A member, maybe me, tried to reassure her, "You just have to give a vote of thanks to visiting speakers and say how much we enjoyed the speech."
The potential candidate protested, "What if I don't like the speech!"
Barbara, ever diplomatic, beamed, "There's always something to say, that we appreciate the speaker travelling such a distance ..."
"And if the speaker hasn't come at a distance?"
"That we had been looking forward to the speech for many months, because we had booked early thinking she must be busy and in demand ..."
"What if we only asked her the night before, and she wasn't doing anything else?"
"Then we appreciate her coming at short notice, helping us out, taking time to visit us when the family and job must keep her or him, busy. It was interesting because you had read the book .."
"What if I haven't read the book, to get to meet the author. That you had not read the book but now you had met her you and many of the members would be interested in doing so."
I remember wondering whether the candidate wanted the post, and was suitable for it.
I began to appreciate the good and unusual characteristics of Presidents who always found something good to say about a speaker's speech. Occasionally a diplomatic President enthused so much, about a speech I thought was dire, that I began to think I must have daydreamed and it was my fault that I had missed something vital.
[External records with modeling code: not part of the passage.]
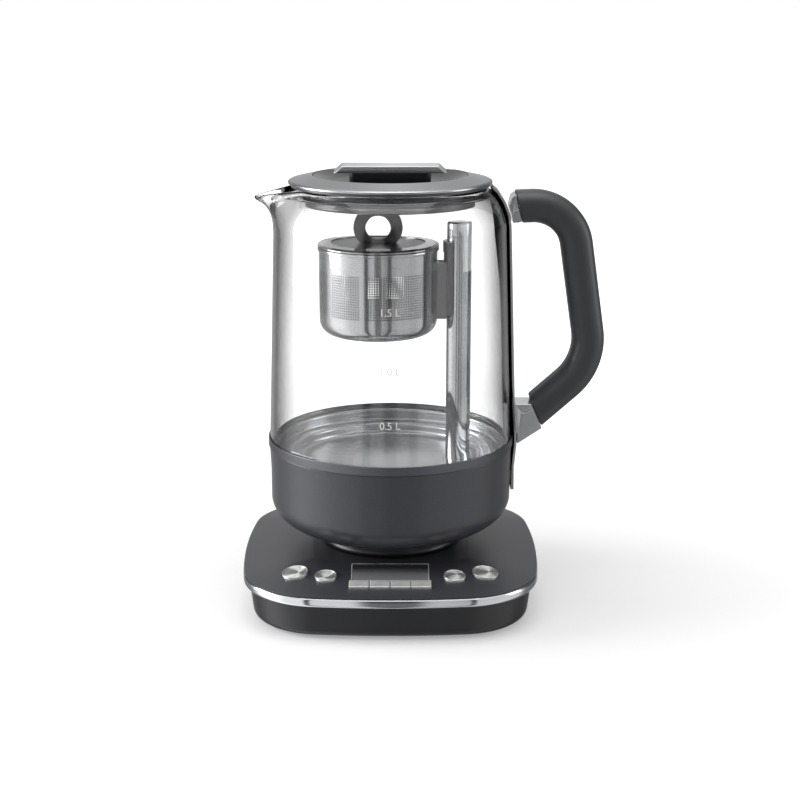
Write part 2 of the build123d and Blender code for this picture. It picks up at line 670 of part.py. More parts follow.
post_inner = post_radius - post_wall
cap_bottom = post_top - cap_height
post_low = pan_floor - 8
with BuildPart() as screw_bushes:
    cylinder_between(frame_level - 3, frame_top, bush_radius, post_spot)
    cylinder_between(frame_top, frame_top + 0.7, 6.2, post_spot)
    cylinder_between(frame_level - 0.1, frame_top + 0.7, screw_radius + running_gap, post_spot, Mode.SUBTRACT)
    tube_between(cap_bottom - 8, cap_bottom - 4, post_inner - 0.02, screw_radius + running_gap, post_spot)
screw_bushes.part.label = "screw_bushes"
export_step(screw_bushes.part, "parts/screw_bushes.step")

with BuildPart() as lead_screw:
    cylinder_between(frame_level, cap_bottom - 3, screw_radius, post_spot)
lead_screw.part.label = "lead_screw"
export_step(lead_screw.part, "parts/lead_screw.step")

with BuildPart() as lift_post:
    cylinder_between(post_low, cap_bottom, post_radius, post_spot)
    cylinder_between(pan_floor + pan_sheet + 0.1, pan_floor + pan_sheet + 2.4, post_radius + 1.5, post_spot)
    cylinder_between(post_low, cap_bottom, post_inner, post_spot, Mode.SUBTRACT)
lift_post.part.label = "lift_post"
export_step(lift_post.part, "parts/lift_post.step")

with BuildPart() as post_cap:
    cylinder_between(cap_bottom, post_top, post_radius, post_spot)
    fillet(post_cap.faces().sort_by(Axis.Z)[-1].edges(), 1.2)
    cylinder_between(cap_bottom - 2, cap_bottom, post_inner - 0.02, post_spot)
post_cap.part.label = "post_cap"
export_step(post_cap.part, "parts/post_cap.step")

with BuildPart() as post_nut:
    with BuildSketch(Plane.XY.offset(post_low + 3)):
        with Locations(*post_spot):
            RegularPolygon(11.5, 6)
            Circle(post_radius + 0.02, mode=Mode.SUBTRACT)
    extrude(amount=pan_floor - 0.1 - post_low - 3)
post_nut.part.label = "post_nut"
export_step(post_nut.part, "parts/post_nut.step")

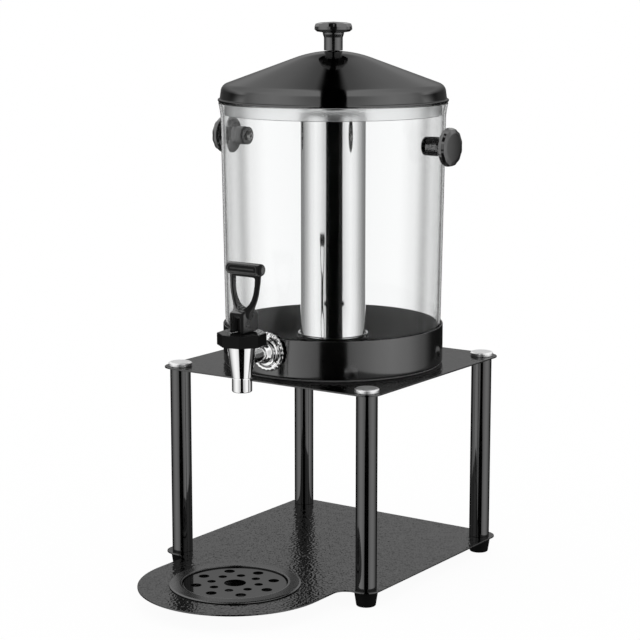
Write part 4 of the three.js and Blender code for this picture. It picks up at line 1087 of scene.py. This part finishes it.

Another potential president did not consider that she might have become president the following year. She seemed disappointed and angry. Maybe she assumed that anybody who did not vote for her disliked her She left and formed another writing group.
Posting The Club Members' Competition Entries
Gill Heller, the former head (or deputy head?) of the local primary school in Hatch End agreed to help us get more success and kudos by helping us to enter competitions. The rules would be read out at the meeting. We would all sit and write. The results would be read out to everybody, with suggestions for improvement. Jill would type up the entries and send them off in one big envelope.
We had three club member winners in one contest. Great kudos for our club. An encouragement to all.